Hormis les bâtiments alimentés par générateur, la ville, considérée comme l'une des plus dangereuses au monde et régulièrement désertée après la tombée du jour, était totalement plongée dans l'obscurité.
Selon les habitants de Caracas, obligés pour la plupart de rentrer du travail à pied, provoquant des marées humaines sur les trottoirs, cette panne est l'une des plus importantes subies depuis plusieurs mois.
«On est fatigué, épuisé...», confie à l'AFP Estefania Pacheco, vendeuse dans un quartier du centre et mère de deux enfants, obligée de parcourir à pied les 12 km qui la ramèneront chez elle dans l'est de Caracas.
Selon les informations de la presse locale, la panne affectait le Venezuela de part en part, avec des coupures signalées dans la moitié des Etats, de Zulia, Tachira, Merida et Lara dans l'ouest à Miranda, Vargas, Aragua et Carabobo au centre-nord, jusque Cojedes (centre), Monagas et Anzoategui (est), ainsi que l'Etat de Bolivar dans le sud.
«Ils ont saboté la centrale (hydroélectrique de) Guri... C'est une guerre de l'électricité menée contre l'Etat. Nous ne le permettrons pas! Nous sommes en train de travailler pour restaurer le service public», a affirmé sur Twitter la Compagnie nationale d'électricité (publique), Corpoelec.
Guri, dans l'Etat de Bolivar, est l'une des principales centrales électriques d'Amérique latine, avec celle d'Itaipu, entre le Brésil et le Paraguay.
Un sabotage, selon le régime
«C'est un sabotage qui était prévu pour durer plusieurs jours, mais le courant sera rétabli dans les heures qui viennent», a promis le ministre de la Communication Jorge Rodriguez.
S'exprimant à la radio, près de quatre heures après le début de la panne, M. Rodriguez a dénoncé «une action criminelle». «Et à ces criminels, nous le disons: ils ne vont pas s'en sortir comme ça!», a-t-il lancé.
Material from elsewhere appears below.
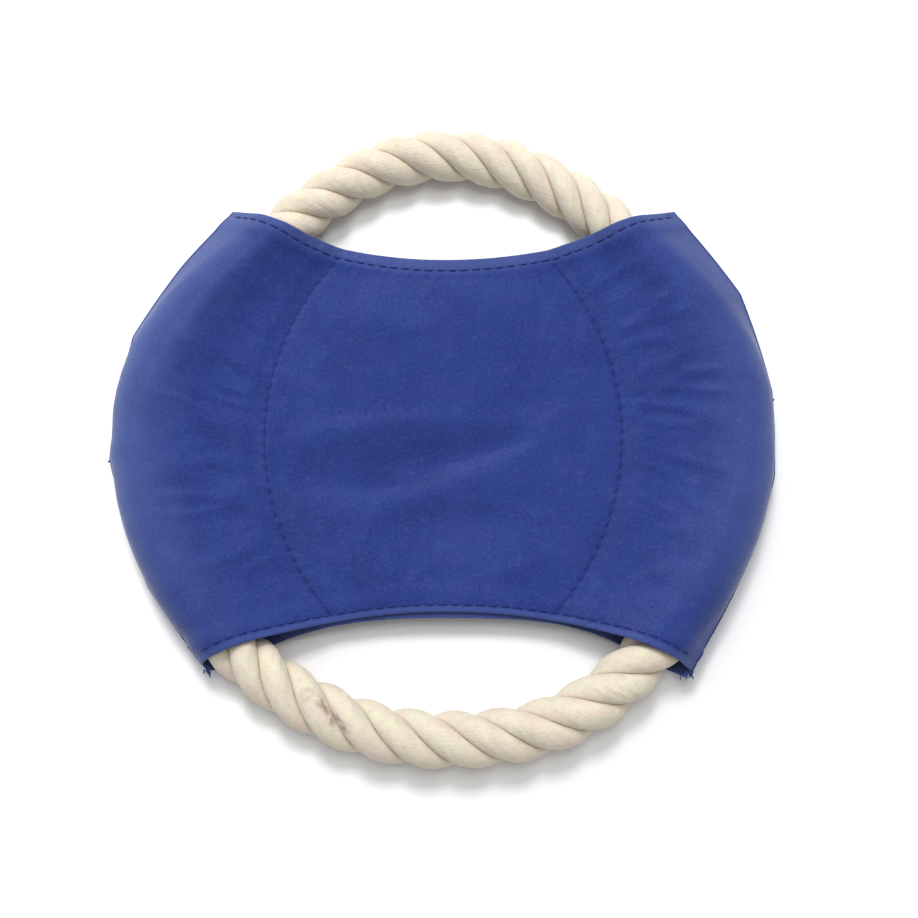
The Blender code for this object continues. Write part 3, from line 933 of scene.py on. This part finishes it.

Selon lui, il s'agit «d'un sabotage technique effectué directement sur le site de la centrale».
Depuis un an, le président Maduro a demandé aux forces armées d'activer un plan spécial de sécurité pour protéger les installations électriques, mais les pannes continuent.
Des photos postées sur Twitter, jeudi soir, montrant des soldats gardant le site, moquent leur efficacité.
Les experts accusent le gouvernement socialiste de ne pas avoir investi pour entretenir les infrastructures alors que la crise économique fait rage. Mais les fonctionnaires du gouvernement dénoncent de fréquents «sabotages» - sans préciser de la part de qui.
Dans les quartiers du nord-ouest de la ville, favorables à l'opposition, les résidents sont sortis aux fenêtres et en voiture pour entamer un bref concert de casseroles et de sifflets, un «cacerolazo» de contestation du gouvernement alors que le pays est plongé dans une grave crise politique et économique.
Depuis le 23 janvier, le Venezuela compte deux présidents : Nicolas Maduro, qui a entamé un deuxième mandat contesté en raison des accusations de fraude qui pèsent sur sa réélection; et Juan Guaido, président de l'Assemblée nationale qui s'est à ce titre proclamé président par intérim, reconnu par une cinquantaine de pays.
En outre, le PIB s'est effondré de 50 % depuis 2014, avec une hyperinflation de 10 millions pour cent et un salaire minimum mensuel de 18.000 bolivars (6 dollars environ) qui permet tout juste d'acheter deux poulets.